Cde Manyani was also among comrades who carried Mbuya Nehanda’s spirit medium to Zambia as freedom fighters were preparing to start the war of liberation.
The veteran freedom fighter who died on March 10 at Parirenyatwa Group of Hospitals after a short illness was born on March 10, 1930 in Chief Samuriwo Village, in Marondera.
He went to Samuriwo Primary School and later Waddilove School where he completed Standard Six.
During his time at Waddilove, he met with the likes of Cdes Nathan Shamuyarira, Herbert Ushewokunze and Eddison Zvobgo.
He later enrolled at Tengwani School for a building course in 1950.
It was at Tengwani that he began to be politically active after being expelled from the school by missionaries for refusing to work during the holidays.
“After this incident, I was emboldened and driven by the desire to free my country, this was too much for me,” Cde Manyani said in an interview with the Zimbabwe Heritage Trust a few months ago.
After his expulsion, Cde Manyani went back to his home in Samuriwo where he started teaching at a local primary school for two years.
He was later transferred to another local primary school, St Nicholas, where the late Edgar Tekere’s father fired him from teaching because he had decided to marry without a wedding as required by the missionary authorities.
Frustrated, he went to Salisbury, now Harare, where he worked for a structural engineering company in the capital.
He was arrested for allegedly ‘burning’ Mbare Musika.
He then went to Chesa in 1969 where his father was farming.
In Chesa he went back to teaching at Nyakasikana School for two years.
While teaching in Chesa, Cde Manyani made his first contact with freedom fighters in 1969-1970.
The freedom fighters included Cdes Cephas Tichatonga, Joel Mazhamba, Chemist Ncube and Chipembere Mhukayesango.
It was Retired Lieutenant-Colonel Muzhamba who recruited him.
Together with Cde Manyani, the freedom fighters started mobilising villagers, telling them about the need to free the country from white rule.
“At first we were not taken seriously, many doubted us,” he says in the ZHT interview.
“Vaiti munokunda varungu chirudzii imi musina kana pfuti, mota nendenge.”
Cde Manyani was involved in the capture of Hawksworth.
“Hawksworth who was a Land Development Officer used to go around the farms with his two assistants, Chikavangwena who was also known as John Chipango and a Zimunya,” he says in the interview.
“We hatched a plan and managed to capture these two assistants after grabbing Chikavangwena and Zimunya’s guns.
“Hawksworth was also captured during the operation; he was handcuffed to me.”
Cde Manyani said Hawksworth’s capture highlighted the seriousness of the freedom fighters.
The Rhodesians launched an offensive in search of both the freedom fighters and Hawksworth.
They crossed into Zambia through Musengezi River on foot.

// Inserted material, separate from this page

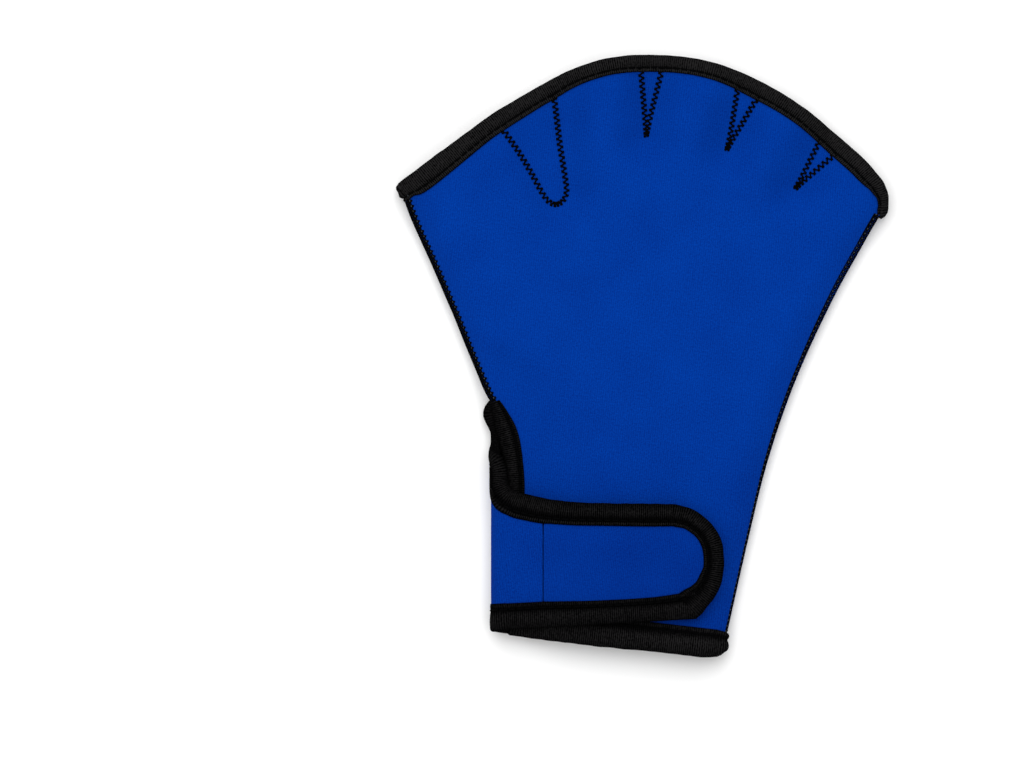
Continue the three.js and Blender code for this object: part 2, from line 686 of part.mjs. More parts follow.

During the war, Cde Manyani interacted and worked with the likes of the late Cdes Mayor Urimbo, Vitalis Zvinavashe, Herbert Chitepo, Josiah Magama Tongogara, Josiah Tungamirirai and Rex Nhongo in the High Command and ZANU Central Committee.

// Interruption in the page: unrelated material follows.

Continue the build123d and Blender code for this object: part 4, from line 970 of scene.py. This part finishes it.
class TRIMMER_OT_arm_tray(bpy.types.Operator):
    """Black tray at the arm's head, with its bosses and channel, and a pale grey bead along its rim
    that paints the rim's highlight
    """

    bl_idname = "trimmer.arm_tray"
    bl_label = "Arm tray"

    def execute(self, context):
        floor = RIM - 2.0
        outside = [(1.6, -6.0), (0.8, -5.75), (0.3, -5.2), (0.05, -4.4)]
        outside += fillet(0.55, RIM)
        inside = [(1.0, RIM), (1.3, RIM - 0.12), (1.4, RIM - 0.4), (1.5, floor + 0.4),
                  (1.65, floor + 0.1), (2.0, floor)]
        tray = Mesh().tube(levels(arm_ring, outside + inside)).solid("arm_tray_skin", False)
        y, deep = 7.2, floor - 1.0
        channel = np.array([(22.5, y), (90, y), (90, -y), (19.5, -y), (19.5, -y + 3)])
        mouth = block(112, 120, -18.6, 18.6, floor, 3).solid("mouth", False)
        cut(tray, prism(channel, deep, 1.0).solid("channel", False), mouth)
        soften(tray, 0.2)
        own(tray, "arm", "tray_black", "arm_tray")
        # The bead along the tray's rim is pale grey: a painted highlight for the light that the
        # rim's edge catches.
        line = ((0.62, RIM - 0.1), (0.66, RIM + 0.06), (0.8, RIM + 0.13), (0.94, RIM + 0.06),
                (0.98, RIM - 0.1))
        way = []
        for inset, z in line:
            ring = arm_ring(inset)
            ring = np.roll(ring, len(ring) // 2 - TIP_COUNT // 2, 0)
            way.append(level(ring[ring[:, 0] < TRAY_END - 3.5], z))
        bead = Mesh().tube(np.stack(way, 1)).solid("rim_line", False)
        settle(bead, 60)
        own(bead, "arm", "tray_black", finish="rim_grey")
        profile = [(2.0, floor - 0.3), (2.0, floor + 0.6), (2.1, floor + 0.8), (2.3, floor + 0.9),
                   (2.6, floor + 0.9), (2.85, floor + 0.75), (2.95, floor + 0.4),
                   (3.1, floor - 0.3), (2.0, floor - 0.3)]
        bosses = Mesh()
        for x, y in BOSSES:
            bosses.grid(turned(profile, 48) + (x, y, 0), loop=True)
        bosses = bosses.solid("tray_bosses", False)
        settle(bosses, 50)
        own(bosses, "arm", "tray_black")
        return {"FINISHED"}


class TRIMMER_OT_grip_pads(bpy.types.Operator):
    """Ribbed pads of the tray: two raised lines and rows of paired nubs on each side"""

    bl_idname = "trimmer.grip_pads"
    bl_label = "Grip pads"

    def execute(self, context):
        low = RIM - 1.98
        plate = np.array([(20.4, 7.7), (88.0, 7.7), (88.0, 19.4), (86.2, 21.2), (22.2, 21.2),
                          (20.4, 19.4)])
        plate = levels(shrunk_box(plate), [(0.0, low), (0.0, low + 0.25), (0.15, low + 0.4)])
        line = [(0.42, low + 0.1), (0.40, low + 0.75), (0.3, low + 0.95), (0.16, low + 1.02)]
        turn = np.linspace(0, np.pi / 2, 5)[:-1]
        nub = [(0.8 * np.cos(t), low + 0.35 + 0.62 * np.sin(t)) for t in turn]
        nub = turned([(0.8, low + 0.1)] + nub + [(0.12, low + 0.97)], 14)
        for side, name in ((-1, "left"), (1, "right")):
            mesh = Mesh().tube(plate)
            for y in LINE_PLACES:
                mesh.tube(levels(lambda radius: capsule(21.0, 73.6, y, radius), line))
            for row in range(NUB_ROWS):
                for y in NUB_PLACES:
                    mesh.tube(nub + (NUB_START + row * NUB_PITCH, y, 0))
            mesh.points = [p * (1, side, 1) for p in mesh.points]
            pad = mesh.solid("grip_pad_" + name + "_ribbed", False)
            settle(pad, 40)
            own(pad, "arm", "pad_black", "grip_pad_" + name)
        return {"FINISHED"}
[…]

He did his initial military training at Chifombo in 1972 before proceeding to Mgagao in Tanzania in 1974.
During the period of détente, Cde Manyani stayed in Zambia from March to September 1975 and he was arrested by Zambian authorities on allegations of assassinating Cde Chitepo.
On being released in 1975, they crossed to Mozambique where he helped establish the camps in Chimoio and Nyadzonia as well as ZANLA headquarters in that country.
After 1980, Cde Manyani was seconded to ZANU PF’s department of the Commissariat and Culture, where he worked with Cdes Maurice Nyagumbo and Nelson Mawema.
He was assigned to collect the remains of Mbuya Mazviona Kawanzaruwa, the spirit of Mbuya Nehanda, from Chifombo to Kajokoto in Muzarabani in 1983.
Cde Manyani is survived by his wife Philda (Nee Tunha), 10 children and 32 grandchildren.
His story remains one of the most captivating narrations of the liberation struggle.